Russian hackers have been using a harvest of passwords which were nicked during a huge raid earlier this year to break into Namecheap.com accounts.
CyberVors based in south central Russia quietly stole 4.5 billion username and password combinations. These hackers collected this data over many months, gaining access to these user credentials through vulnerable/poorly secured databases and backdoors/malware installed on insecure computers around the world.
Now according to Namecheap, its intrusion detection systems alerted us to a much higher than normal load against our login systems.
Upon investigation, we determined that the username and password data gathered from third party sites, likely the hacker data is being used to access to Namecheap.com accounts.
The group behind this is using the stored usernames and passwords to simulate a web browser login through fake browser software. This software simulates the actual login process a user would use if they are using Firefox/Safari/Chrome to access their Namecheap account. The hackers are going through their username/password list and trying each and every one to try and get into Namecheap user accounts.

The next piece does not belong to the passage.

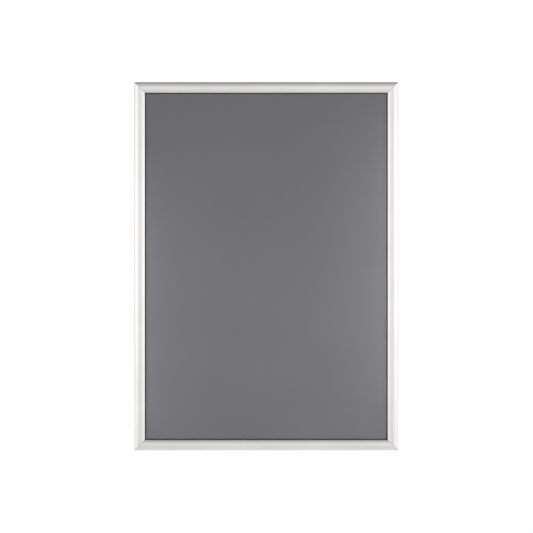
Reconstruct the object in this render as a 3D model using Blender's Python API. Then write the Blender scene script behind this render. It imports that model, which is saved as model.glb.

So far the majority of these login attempts have been unsuccessful as the data is incorrect or old and passwords have been changed. However the company said it was blocking the IP addresses that appear to be logging in with the stolen password data.
“We are also logging these IP addresses and will be exporting blocking rules across our network to completely eliminate access to any Namecheap system or service, as well as making this data available to law enforcement,” the company said.